begin INFORMATION SUPPLIED

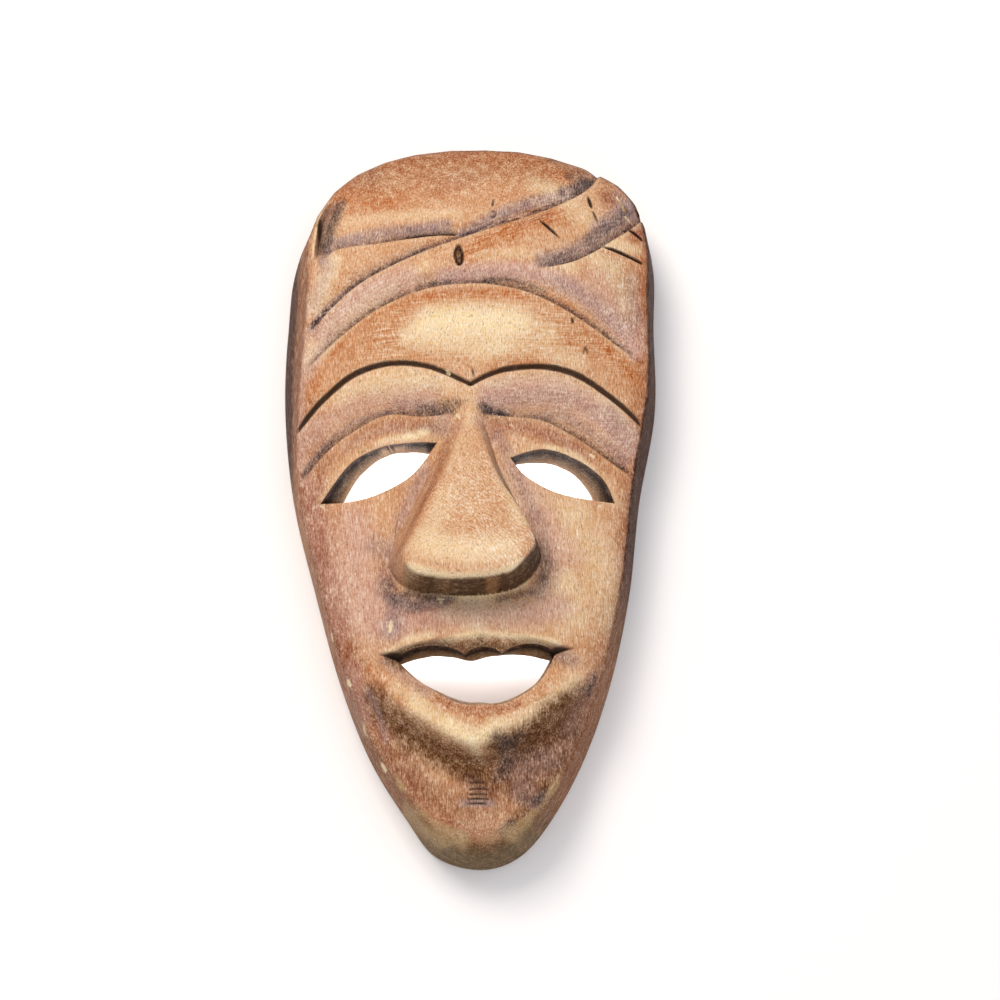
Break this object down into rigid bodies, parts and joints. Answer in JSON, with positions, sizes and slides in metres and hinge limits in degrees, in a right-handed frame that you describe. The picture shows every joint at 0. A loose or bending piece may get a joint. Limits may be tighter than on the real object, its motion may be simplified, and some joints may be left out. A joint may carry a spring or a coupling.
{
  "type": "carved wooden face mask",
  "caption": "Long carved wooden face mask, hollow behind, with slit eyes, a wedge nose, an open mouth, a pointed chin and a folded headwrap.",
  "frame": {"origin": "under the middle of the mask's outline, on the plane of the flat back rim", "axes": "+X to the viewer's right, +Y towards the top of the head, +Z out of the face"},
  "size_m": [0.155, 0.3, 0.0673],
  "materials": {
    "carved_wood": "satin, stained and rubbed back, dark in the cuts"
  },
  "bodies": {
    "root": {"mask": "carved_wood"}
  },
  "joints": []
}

end INFORMATION SUPPLIED

- _STATED PROBLEM_
Write out all the lines again, exactly as they are.

- _RESULT OF THIS TASK_
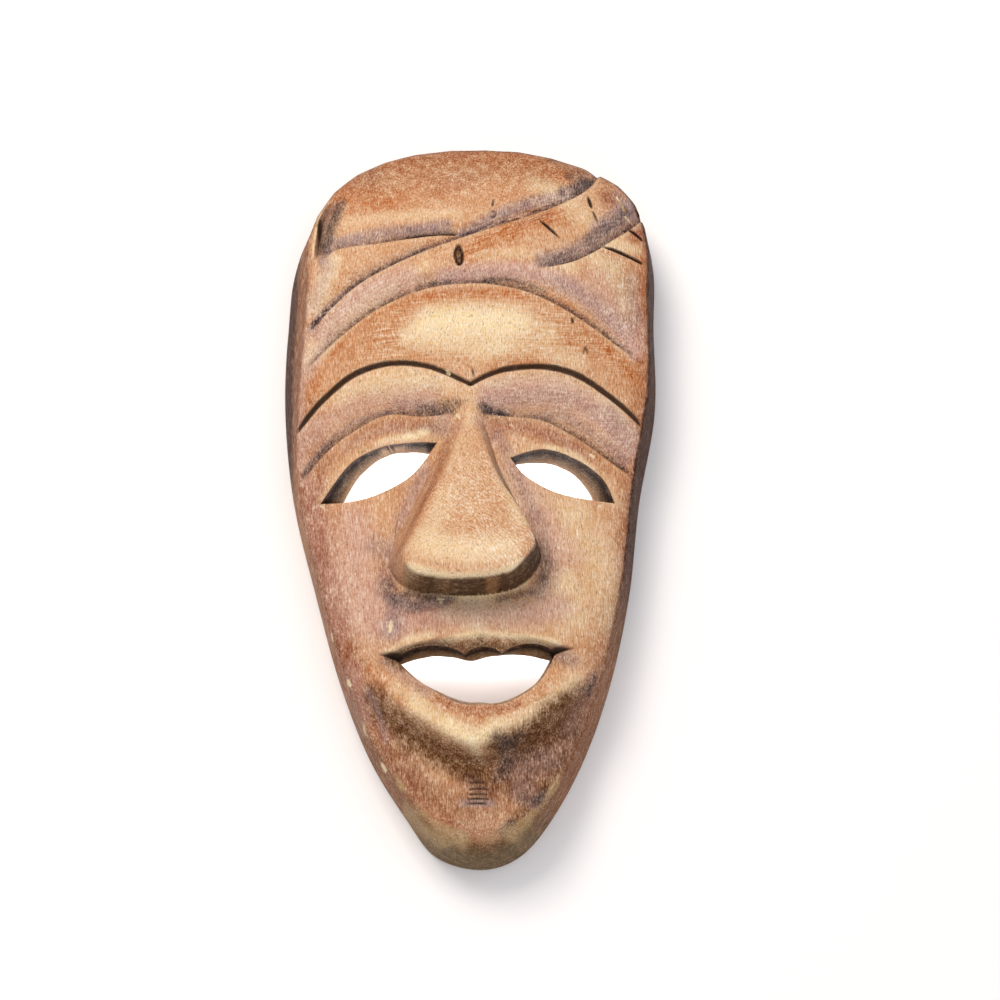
Break this object down into rigid bodies, parts and joints. Answer in JSON, with positions, sizes and slides in metres and hinge limits in degrees, in a right-handed frame that you describe. The picture shows every joint at 0. A loose or bending piece may get a joint. Limits may be tighter than on the real object, its motion may be simplified, and some joints may be left out. A joint may carry a spring or a coupling.
{
  "type": "carved wooden face mask",
  "caption": "Long carved wooden face mask, hollow behind, with slit eyes, a wedge nose, an open mouth, a pointed chin and a folded headwrap.",
  "frame": {"origin": "under the middle of the mask's outline, on the plane of the flat back rim", "axes": "+X to the viewer's right, +Y towards the top of the head, +Z out of the face"},
  "size_m": [0.155, 0.3, 0.0673],
  "materials": {
    "carved_wood": "satin, stained and rubbed back, dark in the cuts"
  },
  "bodies": {
    "root": {"mask": "carved_wood"}
  },
  "joints": []
}